* Data excerpt:
====================
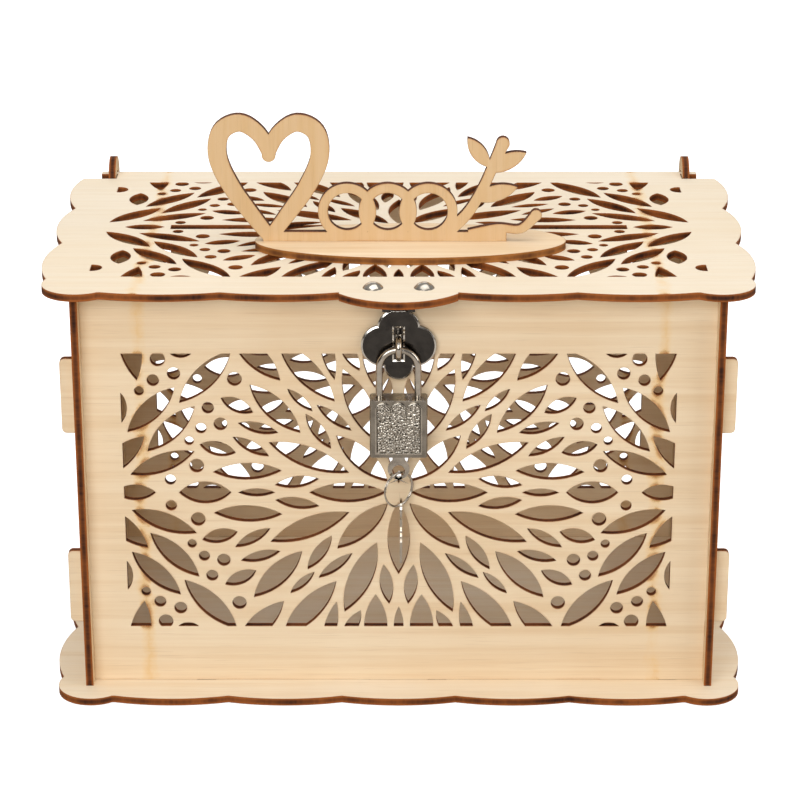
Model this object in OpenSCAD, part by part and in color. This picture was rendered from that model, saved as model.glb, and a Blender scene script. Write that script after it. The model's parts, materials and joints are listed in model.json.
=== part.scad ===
// Wedding card box: five laser-cut plywood panels on a scalloped base plate, a pierced lid that
// turns in two lugs, a standing ornament on the lid, and a hasp locked by a small padlock.
// Frame: origin at the middle of the base plate's underside, +X right, +Y back, +Z up, mm.

/* [Box] */
// distance between the side panels' outer faces
body_w = 270; // [210:2:330]
// how far lid and base plate reach beyond the side panels
plate_over = 15; // [12:0.5:20]
// depth of the side panels
body_d = 170; // [130:2:210]
// height of the panels between base plate and lid
body_h = 177; // [140:1:220]
// plywood thickness
ply_t = 3.2; // [2.8:0.1:4]
// how far the front and back panels stand in from the side panels' edges
panel_inset = 6; // [4:0.5:9]
// how far the through tabs stand out of the side panels
tab_out = 6; // [0:0.5:8]
// height of a side through tab
tab_h = 33; // [20:1:40]
// length of a bottom tab
foot_w = 25; // [15:1:30]
// length of the base slot a bottom tab drops into
foot_slot = 33; // [30:1:38]
// clearance between a tab and its slot, each side
tab_gap = 0.1; // [0.05:0.05:0.2]

/* [Piercing] */
// plain rim between the piercing and the side panels, front and back
rim_w = 15.8; // [10:0.2:25]
// plain rim above and below the piercing of the upright panels
rim_h = 26.2; // [20:0.2:35]
// plain rim beside the piercing of a side panel
side_rim = 23; // [18:0.5:35]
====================
* To be done:
Copy down the whole of the data above, matching it exactly.

* Answer to this problem:
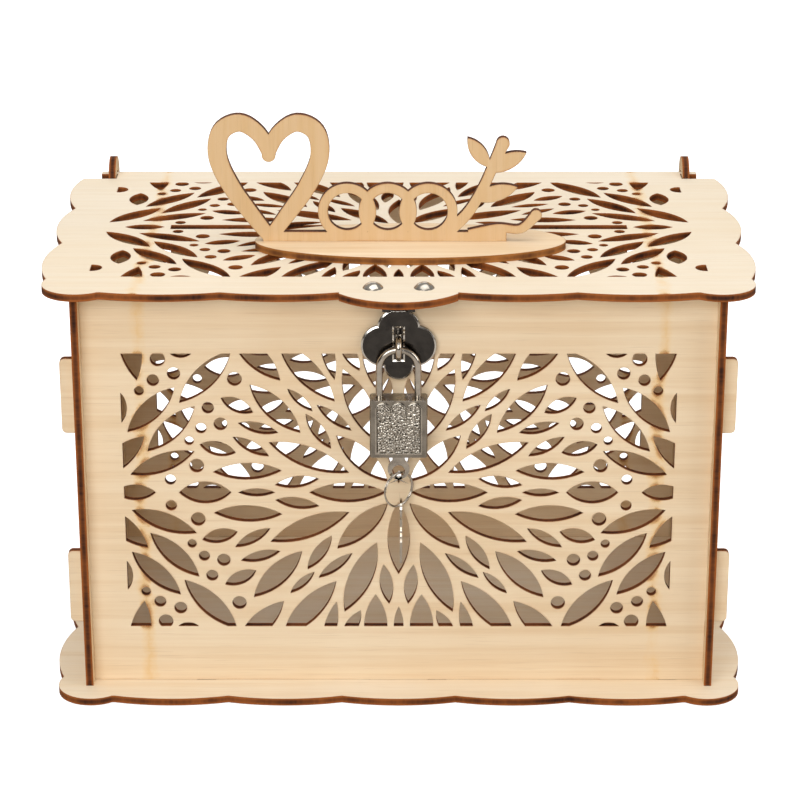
Model this object in OpenSCAD, part by part and in color. This picture was rendered from that model, saved as model.glb, and a Blender scene script. Write that script after it. The model's parts, materials and joints are listed in model.json.
=== part.scad ===
// Wedding card box: five laser-cut plywood panels on a scalloped base plate, a pierced lid that
// turns in two lugs, a standing ornament on the lid, and a hasp locked by a small padlock.
// Frame: origin at the middle of the base plate's underside, +X right, +Y back, +Z up, mm.

/* [Box] */
// distance between the side panels' outer faces
body_w = 270; // [210:2:330]
// how far lid and base plate reach beyond the side panels
plate_over = 15; // [12:0.5:20]
// depth of the side panels
body_d = 170; // [130:2:210]
// height of the panels between base plate and lid
body_h = 177; // [140:1:220]
// plywood thickness
ply_t = 3.2; // [2.8:0.1:4]
// how far the front and back panels stand in from the side panels' edges
panel_inset = 6; // [4:0.5:9]
// how far the through tabs stand out of the side panels
tab_out = 6; // [0:0.5:8]
// height of a side through tab
tab_h = 33; // [20:1:40]
// length of a bottom tab
foot_w = 25; // [15:1:30]
// length of the base slot a bottom tab drops into
foot_slot = 33; // [30:1:38]
// clearance between a tab and its slot, each side
tab_gap = 0.1; // [0.05:0.05:0.2]

/* [Piercing] */
// plain rim between the piercing and the side panels, front and back
rim_w = 15.8; // [10:0.2:25]
// plain rim above and below the piercing of the upright panels
rim_h = 26.2; // [20:0.2:35]
// plain rim beside the piercing of a side panel
side_rim = 23; // [18:0.5:35]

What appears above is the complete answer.